The Debts Recovery Act (30 and 31 Vict. c. 96), sec. 5, incorporates this section, providing that it shall be read and construed as if it expressly related to actions of the nature and value set forth in section 2 thereof, which section provides—“It shall be lawful for any Sheriff in Scotland, within his sheriffdom, to hear, try, and determine in a summary way, as more particularly hereinafter mentioned, all actions of debt that may competently be brought before him for house maills, men's ordinaries, servants' fees, merchants' accounts, and other the like debts, wherein the debt shall exceed the value of £12 sterling, exclusive of expenses and dues of extract, but shall not exceed the value of £50 sterling, exclusive as aforesaid.”

The Lord Ordinary ( M'Laren) on 8th July 1884 pronounced this interlocutor—“The Lord Ordinary having heard counsel for the parties in the procedure roll, decerns against the defender

conform to the conclusions of the libel: Finds the pursuers entitled to expenses,” &c.

The defender reclaimed, and argued that under the sections quoted the Court had a discretion with regard to the matter of expenses, and that when the action might have been brought under the Debts Recovery Act, as here, only the expenses allowed by that Act should be awarded— Gibson v. Milroy, March 20, 1879, 6 R. 890.

At advising—

Judgment:

Lord President—It was certainly quite competent for the Lord Ordinary in disposing of this case to have allowed the pursuer only such expenses as he would have recovered if the case had been brought under the Debts Recovery Act, but as it is his Lordship has awarded the pursuer full expenses in this Court. That he did in the exercise of a discretionary power which is vested in him, so that notwithstanding the terms of the Act I am not disposed to interfere with his judgment.
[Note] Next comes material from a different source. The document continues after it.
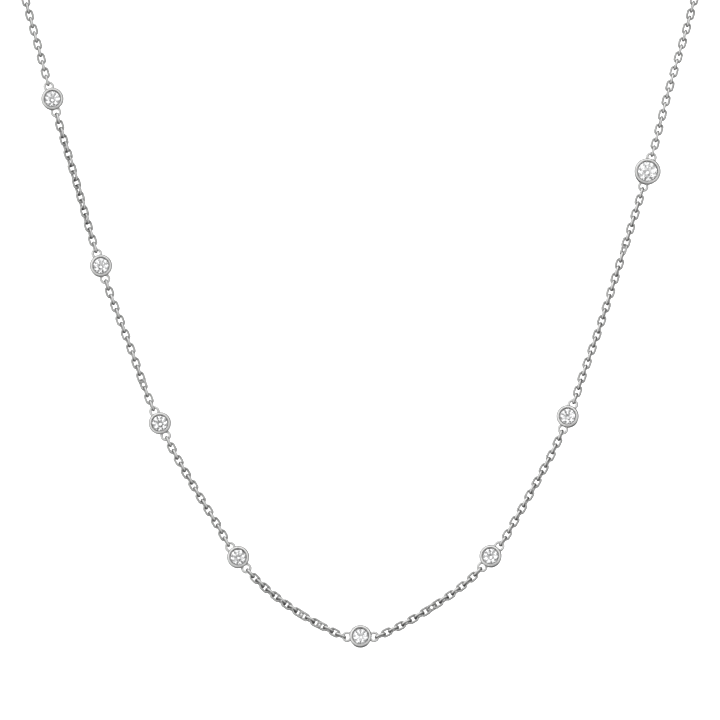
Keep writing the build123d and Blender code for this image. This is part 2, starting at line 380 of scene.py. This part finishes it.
def span_placements(here, there, span):
    """Where the links between two stations lie."""
    count, end_lean, middle_lean, twists = span
    here_name, here_stone = here
    there_name, there_stone = there
    points = [
        past_station(here_name, 0),
        past_station(here_name, ring_reach(here_stone)),
        *DRAPE_POINTS[ROWS[here_name] + 1:ROWS[there_name]],
        past_station(there_name, -ring_reach(there_stone)),
        past_station(there_name, 0),
    ]
    rows = curve_places(points)
    first = rows[CURVE_STEPS][0] + LINK_INSIDE / 2
    last = rows[-1 - CURVE_STEPS][0] - LINK_INSIDE / 2
    pitch = (last - first) / (count - 1)
    print("pitch from", here_name, round(pitch, 3))
    placements = []
    for index in range(1, count + 1):
        distance = first + pitch * (index - 1)
        turn = link_turn(index, count, end_lean, middle_lean, twists)
        heading = heading_at(rows, distance)
        placements.append(chain_frame(place_at(rows, distance), heading, FACING, turn))
    return placements


def back_placements(station, stone, beyond, side):
    """Where the links lie from a station's ring over the drape's side to the clasp's ring."""
    clasp_ring = CLASP_BARREL / 2 + RING_OFFSET + RING_RADIUS - RING_WIRE / 2
    points = [
        past_station(station, 0),
        past_station(station, side * ring_reach(stone)),
        *beyond,
        *[Vector((side * across, depth, height)) for across, depth, height in NECK_ROUTE],
        Vector((side * clasp_ring, 0, 0)),
        Vector((side * CLASP_BARREL / 2, 0, 0)),
    ]
    rows = curve_places(points)
    first = rows[CURVE_STEPS][0] + LINK_INSIDE / 2
    last = rows[-1 - CURVE_STEPS][0] - LINK_INSIDE / 2
    count = 2 * math.ceil((last - first) / LINK_INSIDE / 2) + 1
    pitch = (last - first) / (count - 1)
    print("pitch behind", station, round(pitch, 3), "links", count)
    distances = [first + pitch * index for index in range(count)]
    headings = [heading_at(rows, distance) for distance in distances]
    facing = FACING
    facings = []
    for heading in headings:
        facing = (facing - heading * facing.dot(heading)).normalized()
        facings.append(facing)
    upward = facing.cross(Vector((0, 0, 1))).dot(headings[-1])
    left_over = math.degrees(math.atan2(upward, facing.z))
    left_over = (left_over + 90) % 180 - 90
    placements = []
    for index, distance in enumerate(distances, start=1):
        share = max(index / count - BACK_LEVEL_SHARE, 0) / (1 - BACK_LEVEL_SHARE)
        turn = 90.0 * index + BACK_LIE + left_over * share
        place = place_at(rows, distance)
        placements.append(chain_frame(place, headings[index - 1], facings[index - 1], turn))
    return placements


# Materials

def new_material(name):
    """A material with its node tree and its surface shader."""
    material = bpy.data.materials.new(name)
    material.use_nodes = True
    tree = material.node_tree
    return material, tree, tree.nodes["Principled BSDF"]


def polished_metal(name):
    """White metal with a fine polish: soft blotches, hairline scratches, links that differ, and
    painted shade where the wire faces out of the link's plane.
    """
    metal_tone, low_rough, high_rough, tone_spread = METALS[name]
    material, tree, surface = new_material(name)
    nodes, links = tree.nodes, tree.links
    surface.inputs["Metallic"].default_value = 1.0
    place = nodes.new("ShaderNodeTexCoord")
    blotches = nodes.new("ShaderNodeTexNoise")
    blotches.inputs["Scale"].default_value = BLOTCH_SCALE
    blotches.inputs["Detail"].default_value = BLOTCH_DETAIL
    links.new(place.outputs["Object"], blotches.inputs["Vector"])
    rough = nodes.new("ShaderNodeMapRange")
    rough.inputs["To Min"].default_value = low_rough
    rough.inputs["To Max"].default_value = high_rough
    links.new(blotches.outputs["Fac"], rough.inputs["Value"])
    links.new(rough.outputs["Result"], surface.inputs["Roughness"])
    tone = nodes.new("ShaderNodeAttribute")
    tone.attribute_name = "link_tone"
    mix = nodes.new("ShaderNodeMath")
    mix.operation = "ADD"
    links.new(tone.outputs["Fac"], mix.inputs[0])
    links.new(blotches.outputs["Fac"], mix.inputs[1])
    ramp = nodes.new("ShaderNodeMapRange")
    ramp.inputs["From Max"].default_value = TONE_SUM
    ramp.inputs["To Min"].default_value = metal_tone - tone_spread
    ramp.inputs["To Max"].default_value = metal_tone + tone_spread
    links.new(mix.outputs["Value"], ramp.inputs["Value"])
    colour = nodes.new("ShaderNodeCombineColor")
    # painted shade: the tone darkens where the wire faces out of the link's plane, standing in for
    # dim reflection on those faces
    edge = nodes.new("ShaderNodeAttribute")
    edge.attribute_name = "painted_face_shade"
    face_shade_ramp = nodes.new("ShaderNodeMapRange")
    face_shade_ramp.inputs["To Min"].default_value = 1.0
    face_shade_ramp.inputs["To Max"].default_value = FACE_SHADE_TONE
    links.new(edge.outputs["Fac"], face_shade_ramp.inputs["Value"])
    face_shaded = nodes.new("ShaderNodeMath")
    face_shaded.operation = "MULTIPLY"
    links.new(ramp.outputs["Result"], face_shaded.inputs[0])
    links.new(face_shade_ramp.outputs["Result"], face_shaded.inputs[1])
    warm = nodes.new("ShaderNodeMath")
    warm.operation = "MULTIPLY"
    warm.inputs[1].default_value = BLUE_SHARE
    links.new(face_shaded.outputs["Value"], colour.inputs["Red"])
    links.new(face_shaded.outputs["Value"], colour.inputs["Green"])
    links.new(face_shaded.outputs["Value"], warm.inputs[0])
    links.new(warm.outputs["Value"], colour.inputs["Blue"])
    links.new(colour.outputs["Color"], surface.inputs["Base Color"])
    scratches = nodes.new("ShaderNodeTexNoise")
    scratches.inputs["Scale"].default_value = SCRATCH_SCALE
    scratches.inputs["Detail"].default_value = SCRATCH_DETAIL
    stretch = nodes.new("ShaderNodeMapping")
    stretch.inputs["Scale"].default_value = SCRATCH_STRETCH
    stretch.inputs["Rotation"].default_value = SCRATCH_LIE
    links.new(place.outputs["Object"], stretch.inputs["Vector"])
    links.new(stretch.outputs["Vector"], scratches.inputs["Vector"])
    bump = nodes.new("ShaderNodeBump")
    bump.inputs["Strength"].default_value = SCRATCH_STRENGTH
    bump.inputs["Distance"].default_value = SCRATCH_DEPTH
    links.new(scratches.outputs["Fac"], bump.inputs["Height"])
    links.new(bump.outputs["Normal"], surface.inputs["Normal"])
    return material


def clear_stone(name):
    """A clear cut stone, with a faint cloudiness that differs from place to place."""
    material, tree, surface = new_material(name)
    nodes, links = tree.nodes, tree.links
    surface.inputs["Base Color"].default_value = STONE_COLOUR
    surface.inputs["IOR"].default_value = STONE_INDEX
    surface.inputs["Transmission Weight"].default_value = 1.0
    place = nodes.new("ShaderNodeTexCoord")
    cloud = nodes.new("ShaderNodeTexNoise")
    cloud.inputs["Scale"].default_value = CLOUD_SCALE
    links.new(place.outputs["Object"], cloud.inputs["Vector"])
    rough = nodes.new("ShaderNodeMapRange")
    rough.inputs["To Max"].default_value = CLOUD_ROUGHNESS
    links.new(cloud.outputs["Fac"], rough.inputs["Value"])
    links.new(rough.outputs["Result"], surface.inputs["Roughness"])
    return material


# Studio

def make_camera():
    """A long lens that looks at the middle of the drape from a little above."""
    camera_data = bpy.data.cameras.new("camera")
    camera = bpy.data.objects.new("camera", camera_data)
    bpy.context.scene.collection.objects.link(camera)
    target = on_drape(VIEW_CENTRE_ACROSS, VIEW_CENTRE_UP) * MM
    elevation = math.radians(VIEW_ELEVATION)
    back = Vector((0, -math.cos(elevation), math.sin(elevation)))
    camera.location = target + back * (VIEW_DISTANCE * MM)
    camera.rotation_euler = (math.radians(90 - VIEW_ELEVATION), 0, 0)
    camera_data.sensor_width = SENSOR
    camera_data.lens = SENSOR * VIEW_DISTANCE / VIEW_WIDTH
    camera_data.clip_start = CLIP_NEAR
    camera_data.clip_end = CLIP_FAR
    bpy.context.scene.camera = camera


def make_floor():
    """A plain pale floor, far enough below to stay out of the metal's shading."""
    mesh = bpy.data.meshes.new("floor")
    built = bmesh.new()
    bmesh.ops.create_grid(built, x_segments=1, y_segments=1, size=FLOOR_SIZE * MM / 2)
    built.to_mesh(mesh)
    built.free()
    floor = bpy.data.objects.new("floor", mesh)
    bpy.context.scene.collection.objects.link(floor)
    floor.location = (0, 0, FLOOR_HEIGHT * MM)
    material, _, surface = new_material("floor_paper")
    surface.inputs["Base Color"].default_value = FLOOR_COLOUR
    surface.inputs["Roughness"].default_value = FLOOR_ROUGHNESS
    surface.inputs["Specular IOR Level"].default_value = 0.0
    mesh.materials.append(material)
    floor.visible_glossy = False
    floor.visible_transmission = False


def make_paper_light():
    """A broad light from above that brightens the floor and stays out of the metal."""
    light_data = bpy.data.lights.new("paper_light", "SUN")
    light_data.angle = math.radians(PAPER_LIGHT_SPREAD)
    light_data.energy = PAPER_LIGHT_POWER
    light = bpy.data.objects.new("paper_light", light_data)
    bpy.context.scene.collection.objects.link(light)
    light.location = (0, 0, 1)
    light.visible_glossy = False
    light.visible_transmission = False


def make_world():
    """Soft light from all round, as a base and a few broad soft patches."""
    world = bpy.data.worlds.new("world")
    bpy.context.scene.world = world
    world.use_nodes = True
    nodes, links = world.node_tree.nodes, world.node_tree.links
    background = nodes["Background"]
    place = nodes.new("ShaderNodeTexCoord")
    total = None
    for direction, edge, core, brightness in PATCHES:
        dot = nodes.new("ShaderNodeVectorMath")
        dot.operation = "DOT_PRODUCT"
        dot.inputs[1].default_value = Vector(direction).normalized()
        links.new(place.outputs["Generated"], dot.inputs[0])
        patch = nodes.new("ShaderNodeMapRange")
        patch.interpolation_type = "SMOOTHSTEP"
        patch.inputs["From Min"].default_value = math.cos(math.radians(edge))
        patch.inputs["From Max"].default_value = math.cos(math.radians(core))
        patch.inputs["To Max"].default_value = brightness
        links.new(dot.outputs["Value"], patch.inputs["Value"])
        added = nodes.new("ShaderNodeMath")
        added.operation = "ADD"
        added.inputs[1].default_value = WORLD_BASE if total is None else 0.0
        links.new(patch.outputs["Result"], added.inputs[0])
        if total is not None:
            links.new(total.outputs["Value"], added.inputs[1])
        total = added
    gaps = nodes.new("ShaderNodeTexNoise")
    gaps.inputs["Scale"].default_value = GAP_SCALE
    gaps.inputs["Detail"].default_value = 0.0
    links.new(place.outputs["Generated"], gaps.inputs["Vector"])
    shade = nodes.new("ShaderNodeMapRange")
    shade.interpolation_type = "SMOOTHSTEP"
    shade.inputs["From Min"].default_value = GAP_RANGE[0]
    shade.inputs["From Max"].default_value = GAP_RANGE[1]
    shade.inputs["To Min"].default_value = 1.0 - GAP_DEPTH
    shade.inputs["To Max"].default_value = 1.0 + GAP_DEPTH / 2
    links.new(gaps.outputs["Fac"], shade.inputs["Value"])
    lit = nodes.new("ShaderNodeMath")
    lit.operation = "MULTIPLY"
    links.new(total.outputs["Value"], lit.inputs[0])
    links.new(shade.outputs["Result"], lit.inputs[1])
    links.new(lit.outputs["Value"], background.inputs["Color"])


# The pieces

def dress_frame():
    """Better materials for the solids that are shown as they are."""
    metal = polished_metal("setting_metal_polish")
    stone = clear_stone("stone_clear")
    for name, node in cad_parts.items():
        if name.startswith("setting") or name == "clasp":
            node.material_slots[0].material = metal
        if name.startswith("stone"):
            node.material_slots[0].material = stone


def make_chains():
    """The four stretches of chain."""
    metal = polished_metal("chain_metal_polish")
    spans = []
    for here, there, span in zip(STATIONS, STATIONS[1:], SPANS):
        spans.append(span_placements(here, there, span))
    chains = [
        # name, placements, what it stands for
        ("links_front_right", sum(spans[:RIGHT_SPANS], []), "chain_front_right"),
        ("links_front_left", sum(spans[RIGHT_SPANS:], []), "chain_front_left"),
        (
            "links_back_right",
            back_placements("station_1", SMALL_STONE, DRAPE_POINTS[1::-1], -1),
            "chain_back_right",
        ),
        (
            "links_back_left",
            back_placements("station_8", LARGE_STONE, DRAPE_POINTS[-2:], 1),
            "chain_back_left",
        ),
    ]
    for name, placements, replaced in chains:
        piece = chain_piece(name, placements, replaced)
        piece.data.materials.append(metal)
        print(name, len(placements), "links", len(piece.data.polygons) * 2, "triangles")


make_camera()
make_floor()
make_world()
make_paper_light()
make_chains()
dress_frame()

scene = bpy.context.scene
scene.view_settings.view_transform = "Standard"
scene.cycles.use_denoising = True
I do not say that in all cases the Court would refuse to do so, but I cannot say that a sufficient reason for interfering has been made out here. It is quite clear that the defence of this action was not a serious one; I do not call it dishonest, but it was a defence to gain time merely. That being so, one cannot have much sympathy with the defender. Even if after the summons had been served the defender had tendered the amount due, along with the expenses to which the pursuer would have been entitled under the Debts Recovery Act, I think a very different question would have been raised. But the defender here has caused the greater part of the expense, for he came into Court and defended without any good reason; and therefore I think there is no good ground for applying the rule contained in the statute. I do not think that this case will form a precedent, for I am not disposed to encourage the idea that as a general rule full expenses will be given in an action which might have been brought under the Debts Recovery Act.
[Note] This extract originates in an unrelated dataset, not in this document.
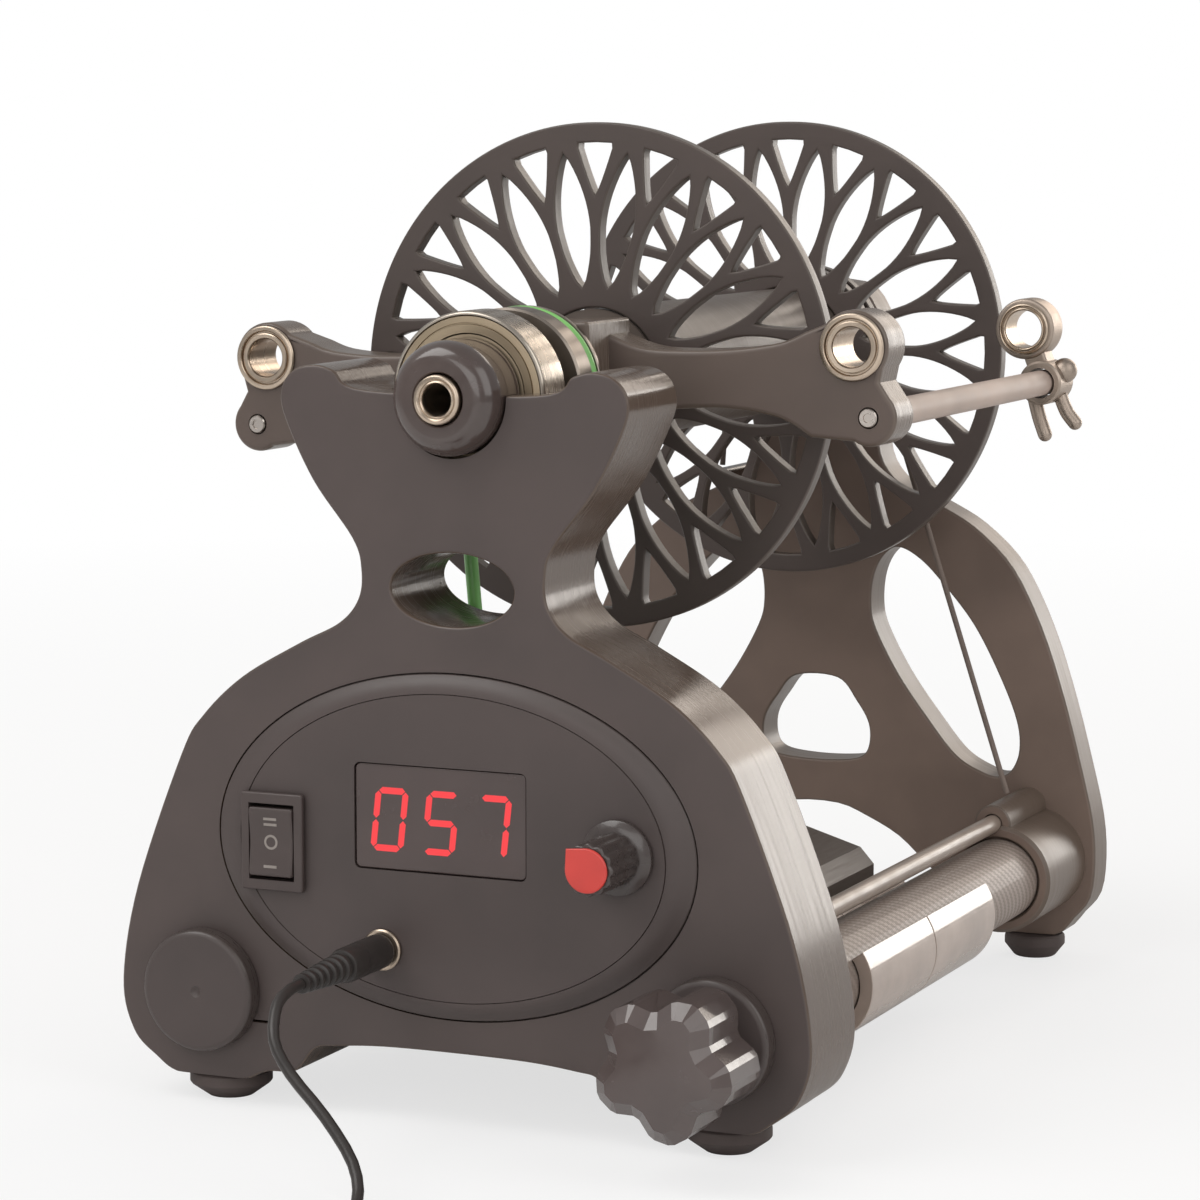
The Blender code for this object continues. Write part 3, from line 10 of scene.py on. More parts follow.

Lord Mure—The Debts Recovery Act gives a discretion to this Court in regard to expenses, if the Court thinks that the action would more properly have been brought under that Act, just in the same way as the Sheriff had power, under section 36 of the Small Debt Act, to allow only the expenses of a summary proceeding where the debt was under a certain amount. The question is, whether this is a case where we should apply the rule of the Debts Recovery Act? Now, I am satisfied that there is not sufficient ground for doing so here, though I quite agree that there may be cases in which it may be necessary to do so. In this case the party put in two pleas-in—law on the merits, and a special plea as to the question of expenses, and then when the case was before the Lord Ordinary, practically abandoned his defence on the merits. If the defender had wished to have the rules of the section applied, and had written offering to pay the sum sued for, with the expenses allowed by the Debts Recovery Act, then probably the defence which is now maintained would have been more favourably received.
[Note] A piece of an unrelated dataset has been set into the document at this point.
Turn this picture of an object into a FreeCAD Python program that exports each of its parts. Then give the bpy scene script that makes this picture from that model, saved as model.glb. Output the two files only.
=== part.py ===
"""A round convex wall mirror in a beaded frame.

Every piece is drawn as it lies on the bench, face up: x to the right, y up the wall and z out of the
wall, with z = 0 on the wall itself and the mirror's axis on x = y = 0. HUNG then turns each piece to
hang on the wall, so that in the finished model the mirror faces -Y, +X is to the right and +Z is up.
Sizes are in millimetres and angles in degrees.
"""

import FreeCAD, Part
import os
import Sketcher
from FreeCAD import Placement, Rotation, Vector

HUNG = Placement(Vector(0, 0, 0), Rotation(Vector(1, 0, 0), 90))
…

Lord Shand—I agree with your Lordships in holding that in this particular case the discretion of the Lord Ordinary should not be interfered

Page: 744

with, and your Lordships have said enough in the circumstances to show that the defender has caused some expense in stating the defence which he has abandoned. On the general question, I find that the Debts Recovery Act, section 5, incorporates the 36th section of the Small Debt Act, with the result that it is in substance enacted by the Debts Recovery Act that in all causes and prosecutions wherein the debt, demand, or penalty shall not exceed the value of £50, exclusive of expenses and dues of extract, which shall in future be brought or claimed on before any Court, not according to the summary form herein provided, it shall be lawful for the judge in such Court notwithstanding to allow no other or higher fees or expenses to be taken or paid than those above mentioned. Taking that as the general provision of the statute, it is clear that the Legislature intended that in certain cases which were brought in the Court of Session, or in the ordinary Sheriff Court, full expenses should not be allowed if the case should have been brought under the Debts Recovery Act. I will go even further, and say, that in the general case, where the action is proper to the Debts Recovery Court, the intention of the Legislature was that a higher rate of expenses should not be allowed than that fixed by the statute. It is a matter, however, which must be very much in the discretion of the Judge. There might be cases which raised difficult points of law, or where foreigners required to be convened, and which therefore the pursuer might be entitled to bring in the ordinary Sheriff Court, or even in the Court of Session. But in the absence of any specialties, the general rule is that the pursuer is limited to the expenses allowed by the Debts Recovery Act,—although the conduct of the defender may make a difference. In this particular case, however, I think that we should adhere to the interlocutor of the Lord Ordinary.

Lord Deas was absent.

The Court adhered.

Counsel:

Counsel for Pursuer— Straohan. Agents — Mack & Grant, S.S.C.

Counsel for Defender— Goudy— Salvesen. Agent— Thomas M'Naught, S.S.C.